The magnetic field vector of the Sun-as-a-star - II. Evolution of the large-scale vector field through activity cycle 24

In this work, we investigate how the large-scale magnetic field of the Sun, in its three vector components, has evolved during most of cycle 24, from 2010 January to 2018 April. To filter out the small-scale field of the Sun, present in high-resolution synoptic maps, we use a spherical harmonic decomposition method, which decomposes the solar field in multipoles with different l degrees. By summing together the low-l multipoles, we reconstruct the large-scale field at a resolution similar to observed stellar magnetic fields, which allows the direct comparison between solar and stellar magnetic maps. During cycle 24, the 'Sun-as-a-star' magnetic field shows a polarity reversal in the radial and meridional components, but not in the azimuthal component.
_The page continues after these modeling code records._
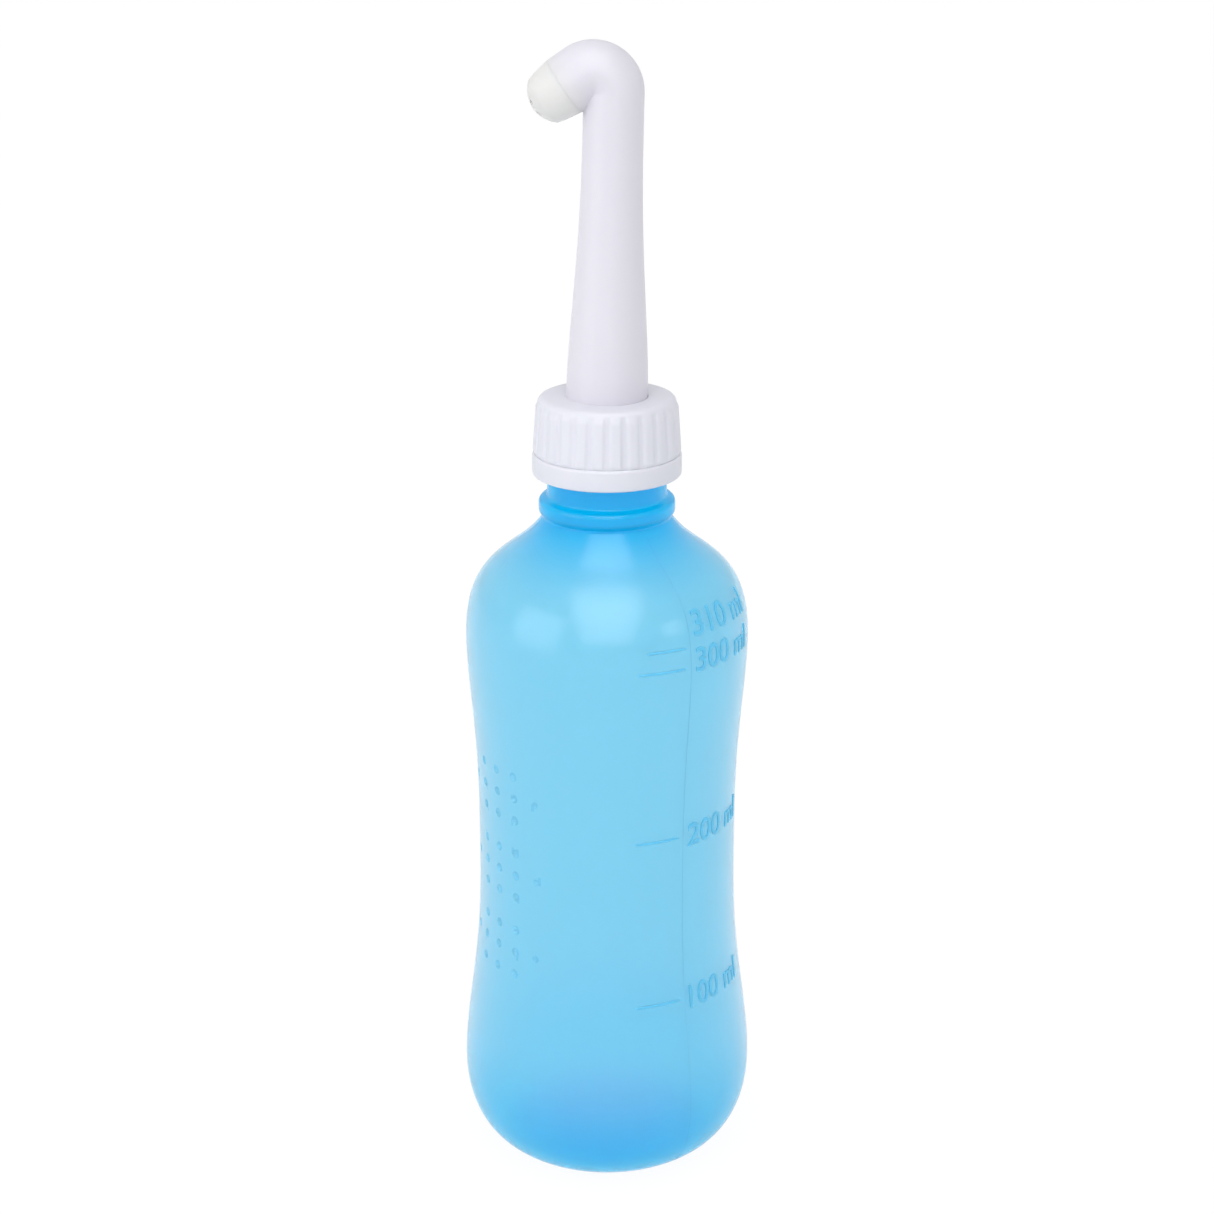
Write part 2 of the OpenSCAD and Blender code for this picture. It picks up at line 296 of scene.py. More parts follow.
def frosted_polyethylene():
    """Milky blue plastic, deeper at the neck and in the base, with painted shade where "deep" is above 0.
    """
    material, tree, output = new_material("frosted_ldpe_blue")
    coords = add_node(tree, "ShaderNodeTexCoord")
    split = add_node(tree, "ShaderNodeSeparateXYZ", inputs={"Vector": coords.outputs["Object"]})
    height = split.outputs["Z"]
    neck = ramp(tree, height, 134 * MM, 149 * MM)
    collar = ramp(tree, height, 143 * MM, 149 * MM)
    base = ramp(tree, height, 34 * MM, 2 * MM)
    dimples = add_node(tree, "ShaderNodeAttribute", {"attribute_name": "deep"})
    tint = mixed(tree, base, colour(BODY_BLUE), colour(BASE_BLUE))
    flat = add_node(tree, "ShaderNodeVectorMath", {"operation": "MULTIPLY"},
                    {0: coords.outputs["Object"], 1: (1.0, 1.0, 2.5)})
    middle = add_node(tree, "ShaderNodeVectorMath", {"operation": "LENGTH"}, {0: flat.outputs["Vector"]})
    bottom = ramp(tree, middle.outputs["Value"], 27 * MM, 14 * MM)
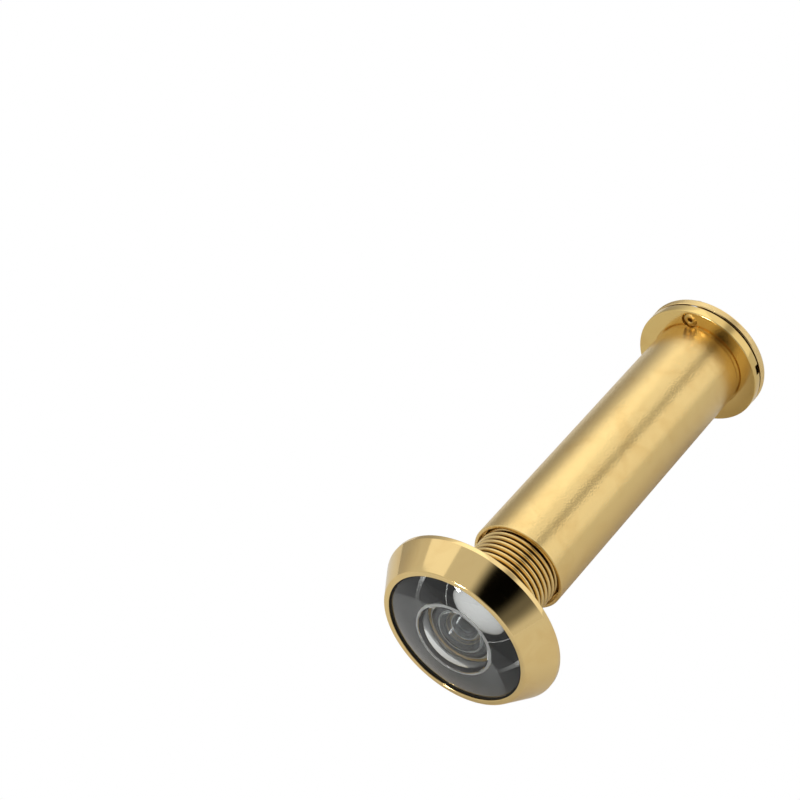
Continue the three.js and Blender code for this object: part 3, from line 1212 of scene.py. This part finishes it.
@dataclass
class InsideHalf:
    """The inside half: threaded sleeve with its slotted flange, rivet, washer and eyepiece.

    Attributes are sizes in millimetres.
    """

    body: str = "inside_half"
    eyepiece_body: str = "eyepiece"
    sleeve_radius: float = 8.0
    root_relief_width: float = 0.5
    root_relief_depth: float = 0.22
    seat_relief: float = 0.15
    flange_thickness: float = 1.7
    mouth_bore: float = 7.43
    mouth_depth: float = 1.6
    thread_bore: float = 7.15
    thread_length: float = 8.0
    thread_depth: float = 0.55
    thread_crest: float = 0.14
    relief_bore: float = 7.25
    eyepiece_aperture: float = 4.6
    slot_width: float = 1.7
    slot_depth: float = 0.9
    slot_from_pivot: float = math.radians(95)
    counterbore_radius: float = 1.45
    counterbore_depth: float = 0.75
    rivet_radius: float = 0.8
    rivet_head_height: float = 0.75
    rivet_bore: float = 0.42
    clinch_radius: float = 1.28
    clinch_height: float = 0.55
    washer_bore: float = 0.86
    cell_wall: float = 1.15
    cell_lip: float = 0.6
    eyepiece_dome: float = 16.0
    eyepiece_edge: float = 0.7
    ring_wall: float = 1.5
    notch_width: float = 1.2
    notch_depth: float = 0.6

    def build(self, shop: "Workshop") -> list[bpy.types.Object]:
        """Make every piece of this half.

        Args:
            shop: The finished materials.

        Returns:
            The pieces.
        """
        return [
            self.sleeve(shop),
            self.nut_thread(shop),
            self.rivet(shop),
            self.washer(shop),
            *self.eyepiece(shop),
        ]

    def sleeve(self, shop: "Workshop") -> bpy.types.Object:
        """Turn the sleeve and flange, mill the coin slot and drill for the rivet.

        Args:
            shop: The finished materials.

        Returns:
            The finished piece.
        """
        span, cell = Span.of("inner_sleeve"), Span.of("eyepiece_cell")
        ring = Span.of("eyepiece_retaining_ring")
        seat = span.back - self.flange_thickness
        ledge = self.sleeve_radius - self.root_relief_depth
        seat_inner = self.sleeve_radius + RELIEF_REACH
        thread_from = span.front + self.mouth_depth
        thread_to = thread_from + self.thread_length
        cell_bore = cell.radius + FIT_GAP
        outline = [
            (self.mouth_bore, span.front),
            (self.sleeve_radius, span.front),
            (self.sleeve_radius, seat - self.root_relief_width),
            (ledge, seat - self.root_relief_width),
            (ledge, seat + self.seat_relief),
            (seat_inner, seat + self.seat_relief),
            (seat_inner, seat),
            (span.radius, seat),
            (span.radius, span.back),
            (self.eyepiece_aperture, span.back),
            (self.eyepiece_aperture, cell.back + FIT_GAP),
            (cell_bore, cell.back + FIT_GAP),
            (cell_bore, ring.front),
            (self.relief_bore, ring.front),
            (self.relief_bore, thread_to),
            (self.thread_bore, thread_to),
            (self.thread_bore, thread_from),
            (self.mouth_bore, thread_from),
        ]
        rounds = {0: 0.1, 1: 0.22, 2: 0.1, 6: 0.12, 7: 0.18, 8: 0.18, 9: 0.3}
        made = Turning(
            "sleeve_and_flange", outline, [shop.satin, shop.flange], rounds, segments=256
        ).build()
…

The large-scale solar field remains mainly poloidal with greater than or similar to 70 per cent of its energy contained in the poloidal component. During its evolution, the large-scale field is more axisymmetric and more poloidal when near minima in sunspot numbers, and with a larger intensity near maximum. There is a correlation between toroidal energy and sunspot number, which indicates that spot fields are major contributors to the toroidal large-scale energy of the Sun. The solar large-scale magnetic properties fit smoothly with observational trends of stellar magnetism reported in See et al. The toroidal (< B-tor(2)>) and poloidal (< B-pol(2)>) energies are related as < B-tor(2)> proportional to < B-pol(2)>(1.38 +/- 0.04). Similar to the stellar sample, the large-scale field of the Sun shows a lack of toroidal non-axisymmetric field.